Whilst the Endgame preparation are underway, other developments within the MakerDAO ecosystem include:
BlockAnalitica publishes decentralised credit scoring tool for wallets with open MakerDAO vaults
DAI savings rate to increase to 3.49% and expected to go live on 12 June
Coinbase has successfully deployed 500 million DAI from the Coinbase Custody vault that will generate an estimated $13m in DAI annually
LST-backed stablecoins are all the rage in the current market environment as they promise substantial growth rates and attractive incentive models. One of the sector’s new darlings, unshETH, had a dramatic wake-up call last week as one of the deployer private keys was compromised.

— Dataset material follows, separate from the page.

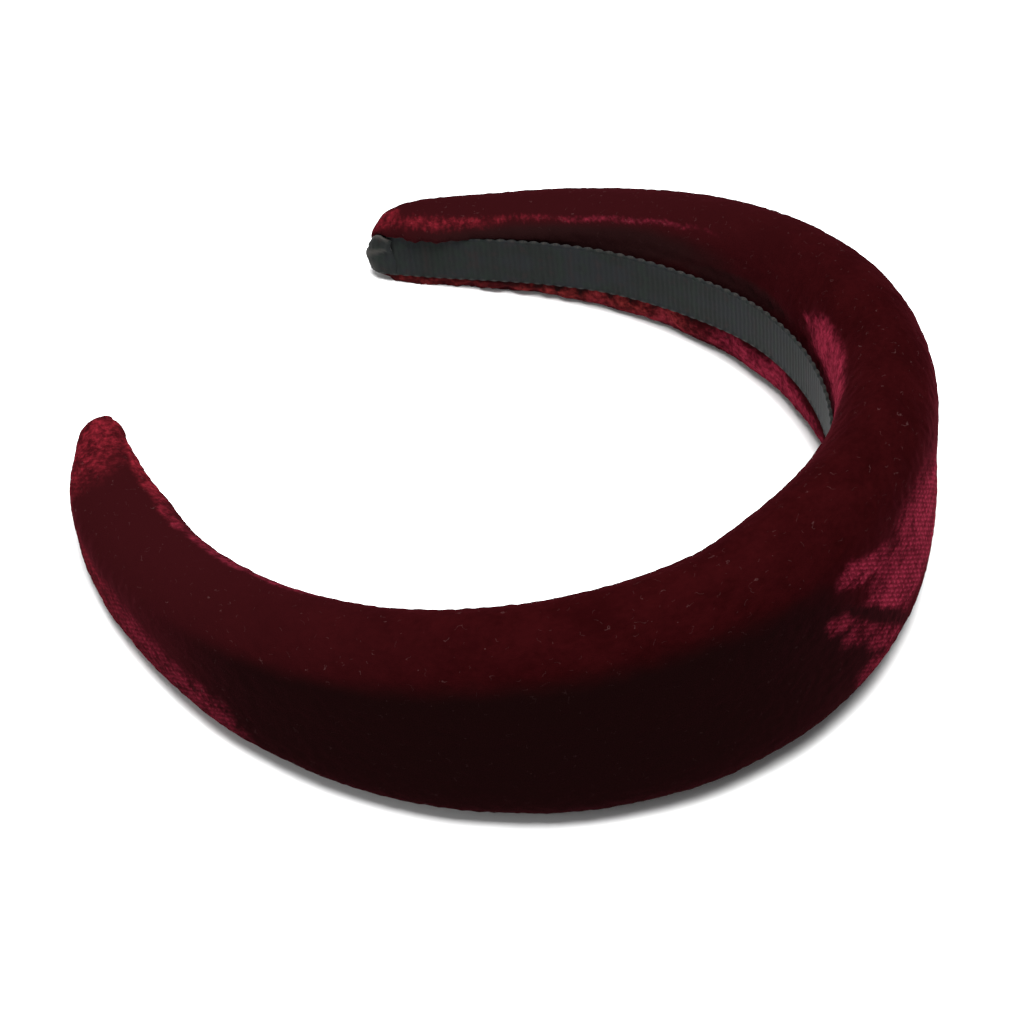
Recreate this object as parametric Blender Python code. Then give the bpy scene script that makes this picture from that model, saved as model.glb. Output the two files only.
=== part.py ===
"""Padded velvet headband, lying on its lower edge.

A C-shaped band: tall and thick at the crown, tapering to two round tips. A grosgrain
ribbon lines the inner face, and a short tab of the same ribbon is wrapped round each tip.

Metres, +Z up. The crown points to -Y and the tips to +Y, X runs across the head, and the
origin is under the middle of the band, on the surface that it lies on. "Left" is -X and
"right" is +X. The share of an arm runs from 0 at the crown to 1 at its tip.
"""
from collections import namedtuple
from math import cos, pi, radians, sin, sqrt

import bmesh
import bpy
import numpy as np
from mathutils import Vector

MM = 0.001

# Driving sizes of the band
INNER_ARC = 365.0 * MM          # along the ribbon's face, from tip to tip
CROWN_HEIGHT = 55.0 * MM
TIP_HEIGHT = 16.8 * MM
CROWN_THICKNESS = 20.7 * MM
TIP_THICKNESS = 5.5 * MM
TIP_CORNER = 5.6 * MM           # rounding of the tip's end, seen from the front
TIP_TURN = radians(115.0)       # how far each arm turns from the crown to its tip
SKEW = radians(3.7)             # the right arm turns in by this much more, the left by less
LEAN = radians(7.4)             # the band leans as its tapered lower edge lies flat
FACE_SETBACK = 3.2 * MM         # deepest set-back of the roll beside the ribbon
REST_FLAT = 0.7 * MM            # how far the soft lower edge is pressed flat
GATHER_WIDTH = 9.0 * MM         # of one gather in the velvet under the ribbon
GATHER_DEPTH = 1.3 * MM         # of the deepest gather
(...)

The hack impacted $USH farm rewards and liquidity protocol to the tune of $375,000. The team was quick to avert any major damage and reinstated the protocol’s functionality within 48hours of the incident.
The security incident also impacted ancillary protocol contracts (eg bridges, farms) and the unshETH team is trying to negotiate with the hacker. As of 2nd June, the hacker returned the contract ownership but still retains the stolen $375,000.
Short news & announcements
Cat-in-a-box, a lending protocol for yield-bearing assets, launches a spinoff version of the protocol which offers boosted yields for maintaining riskier CDPs
DeFi blue-chip tokens register lowest volume in 3 years, according to Kaiko Research. The combined CEX + DEX volume of LINK, SNX, CRV, MKR, UNI, AAVE, Comp fell to a low of $3.2bn, not seen since May 2020 right before the start of DeFi summer.